It’s likely not the reaction the Duke and Duchess of Sussex were hoping for.
Prince Harry and Meghan are cover stars for Time magazine after being named on the magazine’s list of the world’s 100 most influential people. However the photoshoot for the cover immediately sparked memes and negative reactions from several social media users.
Among the bizarre reactions included the suggestion Prince Harry looked like he was posing as Meghan’s hairstylist. Prince Harry wears a black suit, next to Meghan who stands slightly in front of him in a white suit.
The outfits were styled by Nina and Clare Hallworth, who have worked for a number of celebrity clients, including Kirsten Dunst, Jennifer Aniston, and Brad Pitt.
Meghan also makes a subtle nod to Princess Diana according to The Independent. She appears to be wearing a gold Cartier Tank Francaise watch that belonged to the late Princess of Wales.
“Terrible retouching job. They look CGI,” noted one person.
Another said: “Jesus I thought this was a parody account with a clearly photoshopped creepy cover. Then I noticed the blue tick. Wow has @TIME fallen. Hard.”
“Who approved this shot?! Is he standing? Is he sitting? Is he holding on to her shoulder so he doesn’t fall? Why would you make such lovely looking people look like this?”
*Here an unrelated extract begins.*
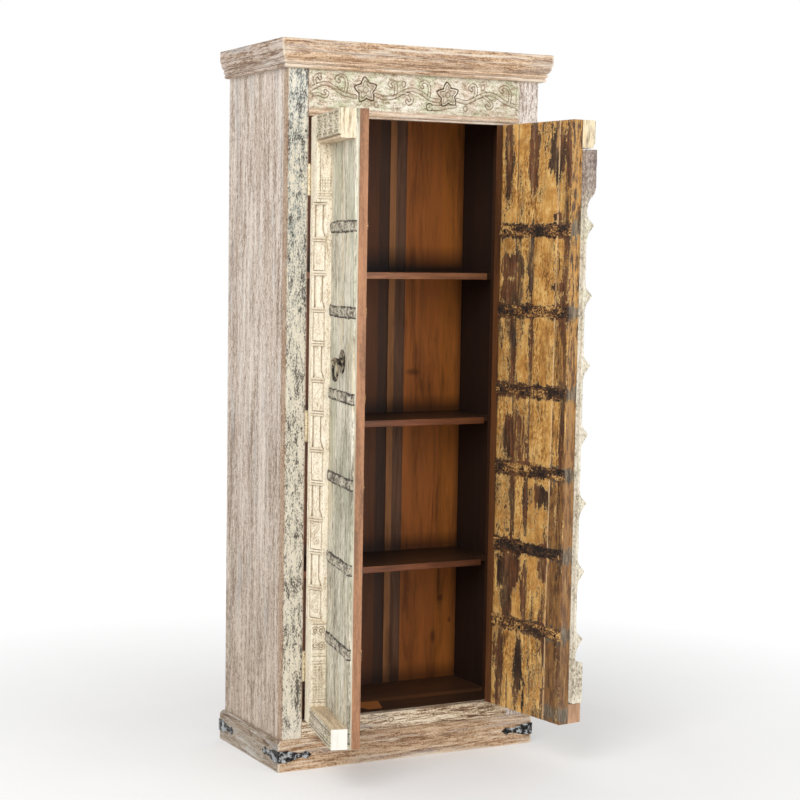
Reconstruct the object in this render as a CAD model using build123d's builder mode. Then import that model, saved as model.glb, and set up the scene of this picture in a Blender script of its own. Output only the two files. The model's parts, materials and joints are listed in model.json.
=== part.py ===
"""Tall two-door cabinet of reclaimed timber, hung with a pair of old carved door leaves.

Frame: X runs across the front from the centre line, Y runs back from the front face of the
face frame, Z runs up from the floor. Both doors stand open at rest.
"""

import os
from math import cos, radians, sin

from build123d import *

os.makedirs("parts", exist_ok=True)

# ---------------------------------------------------------------- carcass, in millimetres
overall_height = 1900
carcass_width = 752
carcass_depth = 370
side_thickness = 14
top_thickness = 18
back_thickness = 12
back_gap = 0.4  # between two back planks, and beside the sides
back_plank_widths = (169, 185, 125, 53)  # from the left; a fifth plank takes what is left
shelf_thickness = 18
shelf_arris = 1.5
plank_bevel = 1.5  # of the back planks' edges
shelf_setback = 125  # front edge of the shelves behind the face of the cabinet
floor_level = 116  # upper face of the cabinet floor
first_shelf_level = 505
shelf_pitch = 403
shelf_notch_reach = 13  # the shelves' notched front corners start this far inside the opening
shelf_notch_depth = 60
shelf_names = ("shelf_lower", "shelf_middle", "shelf_upper")
dado_depth = 5
fit_gap = 0.2  # clearance of joints between boards

# ---------------------------------------------------------------- face frame
stile_width = 60
stile_thickness = 24
bottom_rail_height = 45
bottom_rail_arris = 3
frieze_height = 152  # carved board between the opening and the top
frieze_margin = 7
frieze_sinking = 4
frieze_bead_height = 20
bead_setback = 2  # flat of the frieze moulding behind the face
bead_fillet = 3
bead_foot_fillet = 5
jamb_thickness = 20

# ---------------------------------------------------------------- cornice and plinth
cornice_height = 72
cornice_overhang = 29
cornice_fascia_height = 30
cornice_arris = 3
cornice_cove_height = 18
cornice_cove_depth = 9
cornice_step = 2
cornice_fillet = 3  # setback of the cove under the fascia
cornice_bead_setback = 2
cornice_foot_setback = 4
cornice_bead = 8
cornice_foot_bead = 10
plinth_height = 81
plinth_thickness = 25
plinth_overhang = 16
plinth_chamfer = 8
strap_reach = 98  # wing of an iron corner strap along the plinth
strap_corner_height = 31
strap_neck_height = 12
strap_spade_length = 28
strap_spade_height = 20
strap_thickness = 2.5
strap_level = 41

# ---------------------------------------------------------------- door leaves
left_open_angle = 103.5
right_open_angle = 97
door_hinge_gap = 1.5  # between a closed leaf and its stile
door_meeting_gap = 10.5  # lets the thick right leaf swing shut past the closed left one
door_head_gap = 4
door_sill_gap = 6
frame_depth = 40  # carved stile and rails, in front of the planks
plank_thickness = 10
backing_thickness = 22
door_stile_width = 68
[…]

However there were some who celebrated the cover:
“It’s the glow for me … This is what peace and happiness does,” another wrote.
One of the biggest critics of the Sussexes, Piers Morgan, of course weighed in and opted for a series of laughing emojis:
José Andrés, a chef and the founder of World Central Kitchen, penned the piece explaining the couple’s influence.
“Springing into action is not the easy choice for a young Duke and Duchess who have been blessed through birth and talent, and burned by fame. It would be much safer to enjoy their good fortune and stay silent.
“They turn compassion into boots on the ground through their Archewell Foundation. They give voice to the voiceless through media production. Hand in hand with nonprofit partners, they take risks to help communities in need — offering mental-health support to black women and girls in the US, and feeding those affected by natural disasters in India and the Caribbean,” Andrés wrote.